## Supplied information:
--------------------
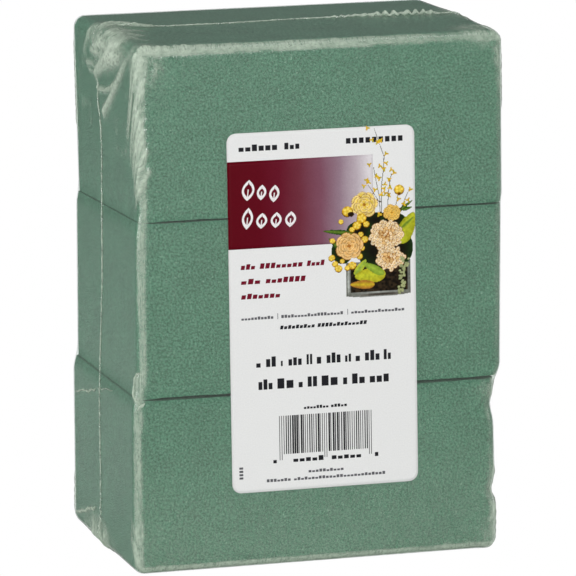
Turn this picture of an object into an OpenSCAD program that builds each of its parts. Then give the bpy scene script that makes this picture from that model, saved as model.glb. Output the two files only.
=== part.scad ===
// Shrink-wrapped pack of three dry floral foam blocks with a paper label.
// Millimetres. +Z is up, the label faces -Y, and the origin is the middle of
// the face that the pack stands on.

/* [Foam blocks] */
// Length of one block, left to right
block_l = 98; // [60:0.5:240]
// Depth of one block, front to back
block_d = 71; // [60:0.5:120]
// Height of one block as it lies in the stack
block_h = 46; // [40:0.5:90]
// Radius of the pack's outer edges, pressed round by the tight film
edge_r = 3; // [1.5:0.1:5]
// Radius of the edges where two blocks meet
joint_r = 0.6; // [0.3:0.1:1.2]
// Sideways shift of the bottom block
bottom_shift = -1.5; // [-1.5:0.05:1.5]
// Sideways shift of the middle block
middle_shift = 0.65; // [-1.5:0.05:1.5]
// Sideways shift of the top block
top_shift = 1.25; // [-1.5:0.05:1.5]

/* [Shrink film] */
// Modelled thickness of the film
film_t = 0.1; // [0.05:0.05:0.3]
// Width of the heat seal that joins the two webs
seal_w = 2; // [1:0.5:4]
// Height of the heat seal above the film
seal_h = 0.4; // [0.2:0.1:0.8]

/* [Label] */
// Width of the label
label_w = 50.2; // [30:0.1:56]
// Height of the label
label_h = 94.1; // [60:0.1:105]
// Radius of the label's corners
label_r = 2.4; // [1:0.1:5]
// Distance of the label's middle to the right of the pack's middle
label_x = 0.7; // [-4:0.1:4]
// Height of the label's bottom edge above the base
label_z = 20; // [10:0.1:25]
// Thickness of the label paper
paper_t = 0.1; // [0.06:0.02:0.2]
// Thickness of the adhesive layer behind the paper
adhesive_t = 0.04; // [0.02:0.02:0.1]

/* [Hidden] */
$fn = 48;

block_count = 3;
shifts = [bottom_shift, middle_shift, top_shift];
stack_h = block_count * block_h;
// The label makes the front thicker than the back, so the blocks sit this far
// behind the middle of the whole pack.
pack_y = (adhesive_t + paper_t) / 2;
front_y = pack_y - block_d / 2 - film_t;
// Longer than the pack in every direction, for cutting shapes
reach = 2 * (block_l + block_d + stack_h);

// The seal's path up the sides, as [depth, height]. It wanders a little about
// the middle, most where the blocks step, and runs on over the top.
seal_path = [
    [2.5, -1],
    [2.5, 42],
    [6, 55],
    [4, 78],
    [4, 105],
    [5, 119],
    [1, stack_h + 10],
];

// Rectangle standing on z = 0 with one radius below and another above.
module round_rect(w, h, r_low, r_high) {
    for (side = [-1, 1]) {
        translate([side * (w / 2 - r_low), r_low])
            circle(r_low);
        translate([side * (w / 2 - r_high), h - r_high])
            circle(r_high);
    }
    translate([-w / 2 + r_low, 0])
        square([w - 2 * r_low, r_low]);
    translate([-w / 2, r_low])
        square([w, h - r_low - r_high]);
    translate([-w / 2 + r_high, h - r_high])
        square([w - 2 * r_high, r_high]);
}

// One block of the stack, counted from 0 at the bottom, grown by g all round.
module block(i, g = 0) {
    l = block_l + 2 * g;
    d = block_d + 2 * g;
    h = block_h + 2 * g;
    r_low = (i == 0 ? edge_r : joint_r) + g;
    r_high = (i == block_count - 1 ? edge_r : joint_r) + g;
    translate([shifts[i], pack_y, film_t + i * block_h - g])
        intersection() {
            linear_extrude(h)
                translate([0, -d / 2])
                    round_rect(l, d, edge_r + g, edge_r + g);
            translate([0, d, 0])
                rotate([90, 0, 0])
                    linear_extrude(2 * d)
                        round_rect(l, h, r_low, r_high);
            translate([-l, 0, 0])
                rotate([90, 0, 90])
                    linear_extrude(2 * l)
                        round_rect(d, h, r_low, r_high);
        }
}

// All the blocks together, grown by g all round.
module stack(g = 0) {
    for (i = [0 : block_count - 1])
        block(i, g);
}

// The whole film bag: it lies on the foam everywhere.
module film_bag() {
    difference() {
        stack(film_t);
        stack();
    }
}

// Everything behind the line of the seal.
module behind_seal() {
    last = len(seal_path) - 1;
    translate([-reach / 2, 0, 0])
        rotate([90, 0, 90])
            linear_extrude(reach)
                polygon([
                    each seal_path,
                    [reach / 2, seal_path[last][1]],
                    [reach / 2, seal_path[0][1]],
                ]);
}

// Band as wide as the seal along its path, above the bottom edge's rounding.
module seal_band() {
    half = seal_w / 2;
    last = len(seal_path) - 1;
    front_side = [for (p = seal_path) [p[0] - half, p[1]]];
    back_side = [for (k = [last : -1 : 0]) [seal_path[k][0] + half, seal_path[k][1]]];
    intersection() {
        translate([-reach / 2, 0, 0])
            rotate([90, 0, 90])
                linear_extrude(reach)
                    polygon(concat(front_side, back_side));
        translate([-reach / 2, -reach / 2, film_t + edge_r])
            cube(reach);
    }
}

// Label outline, t thick, with its back at depth y.
module label_sheet(y, t) {
    translate([label_x, y, label_z])
        rotate([90, 0, 0])
            linear_extrude(t)
                round_rect(label_w, label_h, label_r, label_r);
}

module foam_block(i) {
    color("#5f8b74") block(i);
}

module shrink_film_front() {
    color([0.86, 0.92, 0.89, 0.3])
        difference() {
            film_bag();
            behind_seal();
        }
}

module shrink_film_back() {
    color([0.86, 0.92, 0.89, 0.3])
        intersection() {
            film_bag();
            behind_seal();
        }
}

module film_seal_bead() {
    color([0.93, 0.96, 0.94, 0.7])
        difference() {
            intersection() {
                stack(film_t + seal_h);
                seal_band();
            }
            stack(film_t);
        }
}

module label_adhesive() {
    color("#e8e4d2") label_sheet(front_y, adhesive_t);
}

module label_paper() {
    color("#f2f2ef") label_sheet(front_y - adhesive_t, paper_t);
}

foam_block(0);  // foam_block_bottom
foam_block(1);  // foam_block_middle
foam_block(2);  // foam_block_top
shrink_film_front();
shrink_film_back();
film_seal_bead();
label_adhesive();
label_paper();
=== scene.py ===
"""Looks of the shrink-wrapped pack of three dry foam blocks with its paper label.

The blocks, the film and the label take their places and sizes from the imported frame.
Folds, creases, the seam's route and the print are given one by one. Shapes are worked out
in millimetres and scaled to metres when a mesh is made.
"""

import math

import bpy
import numpy as np
from mathutils import Matrix, Vector


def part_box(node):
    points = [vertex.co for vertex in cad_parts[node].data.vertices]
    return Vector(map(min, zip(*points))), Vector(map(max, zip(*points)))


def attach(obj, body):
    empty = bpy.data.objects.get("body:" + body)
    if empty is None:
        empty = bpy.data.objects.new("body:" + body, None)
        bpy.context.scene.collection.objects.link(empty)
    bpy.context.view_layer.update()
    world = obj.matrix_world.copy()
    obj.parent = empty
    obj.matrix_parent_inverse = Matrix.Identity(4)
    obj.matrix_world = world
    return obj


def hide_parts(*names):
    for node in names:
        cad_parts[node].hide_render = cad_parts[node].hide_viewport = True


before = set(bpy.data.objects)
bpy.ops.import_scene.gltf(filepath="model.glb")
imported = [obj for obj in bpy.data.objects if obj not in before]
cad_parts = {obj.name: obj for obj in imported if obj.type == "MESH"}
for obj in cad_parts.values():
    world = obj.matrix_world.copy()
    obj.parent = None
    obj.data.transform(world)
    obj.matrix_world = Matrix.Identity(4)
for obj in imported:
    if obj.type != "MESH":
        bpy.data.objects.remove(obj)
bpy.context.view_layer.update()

MM = 0.001


# ---------------------------------------------------------------- frame values

def node_box(name):
    """Lowest and highest corner of a CAD node, in millimetres."""
    low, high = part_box(name)
    return np.array(low) / MM, np.array(high) / MM


BLOCK_NAMES = ["foam_block_bottom", "foam_block_middle", "foam_block_top"]
BLOCKS = [node_box(name) for name in BLOCK_NAMES]
BAG_LOW = np.minimum(node_box("shrink_film_front")[0], node_box("shrink_film_back")[0])
BAG_HIGH = np.maximum(node_box("shrink_film_front")[1], node_box("shrink_film_back")[1])
LABEL_LOW, LABEL_HIGH = node_box("label_paper")

# Radius of the blocks' outer edges, as in the CAD
EDGE_R = 3.0
# The film's thickness in the CAD, which is also how high the lowest block stands
FILM_GAP = BLOCKS[0][0][2]
JOINTS = [BLOCKS[0][1][2], BLOCKS[1][1][2]]
TOP_Z = BAG_HIGH[2]
FRONT_Y, BACK_Y = BAG_LOW[1], BAG_HIGH[1]
DEPTH_MID = (FRONT_Y + BACK_Y) / 2


# ------------------------------------------------------------- small functions

def smooth(t):
    t = np.clip(t, 0, 1)
    return t * t * (3 - 2 * t)


def hash3(i, j, k, seed):
    """Repeatable value from 0 to 1 for whole-number cells."""
    n = (i * 374761393 + j * 668265263 + k * 2147483647 + seed * 1274126177) & 0x7FFFFFFF
    n = ((n ^ (n >> 13)) * 1103515245) & 0x7FFFFFFF
    n = ((n ^ (n >> 16)) * 69069) & 0x7FFFFFFF
    return (n & 0xFFFFFF) / 0xFFFFFF


def noise3(points, size, seed=0):
    """Smooth value noise from -1 to 1, with cells of the given size."""
    p = np.asarray(points, float) / size + 1000
    cell = np.floor(p).astype(np.int64)
    f = p - cell
    f = f * f * (3 - 2 * f)
    total = 0
    for corner in range(8):
        step = np.array([corner & 1, corner >> 1 & 1, corner >> 2 & 1])
        weight = np.prod(np.where(step, f, 1 - f), axis=1)
        c = cell + step
        total = total + weight * hash3(c[:, 0], c[:, 1], c[:, 2], seed)
    return 2 * total - 1


def fractal(points, size, octaves=3, seed=0):
    """Several layers of noise, each half the size and half the height."""
    total = 0
    for level in range(octaves):
        total = total + noise3(points, size / 2 ** level, seed + level) / 2 ** level
    return total / 2


def graded(low, high, coarse, zones):
    """Grid lines from low to high. zones are (from, to, step), finer than coarse."""
    where = np.linspace(low, high, 6000)
    step = np.full(where.shape, float(coarse))
    for start, end, fine in zones:
        away = np.maximum(np.maximum(start - where, where - end), 0)
        step = np.minimum(step, fine + 0.25 * away)
    count = np.concatenate([[0], np.cumsum(1 / step[1:] * np.diff(where))])
    lines = int(round(count[-1]))
    return np.interp(np.linspace(0, count[-1], lines + 1), count, where)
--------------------
## Job:
From the first line of the data above to the line holding "pack stands on.", reproduce each line exactly; emit no other lines.

## Finished exercise:
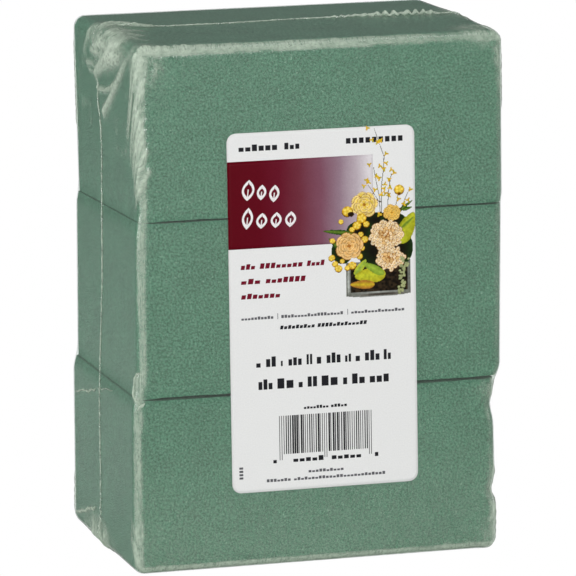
Turn this picture of an object into an OpenSCAD program that builds each of its parts. Then give the bpy scene script that makes this picture from that model, saved as model.glb. Output the two files only.
=== part.scad ===
// Shrink-wrapped pack of three dry floral foam blocks with a paper label.
// Millimetres. +Z is up, the label faces -Y, and the origin is the middle of
// the face that the pack stands on.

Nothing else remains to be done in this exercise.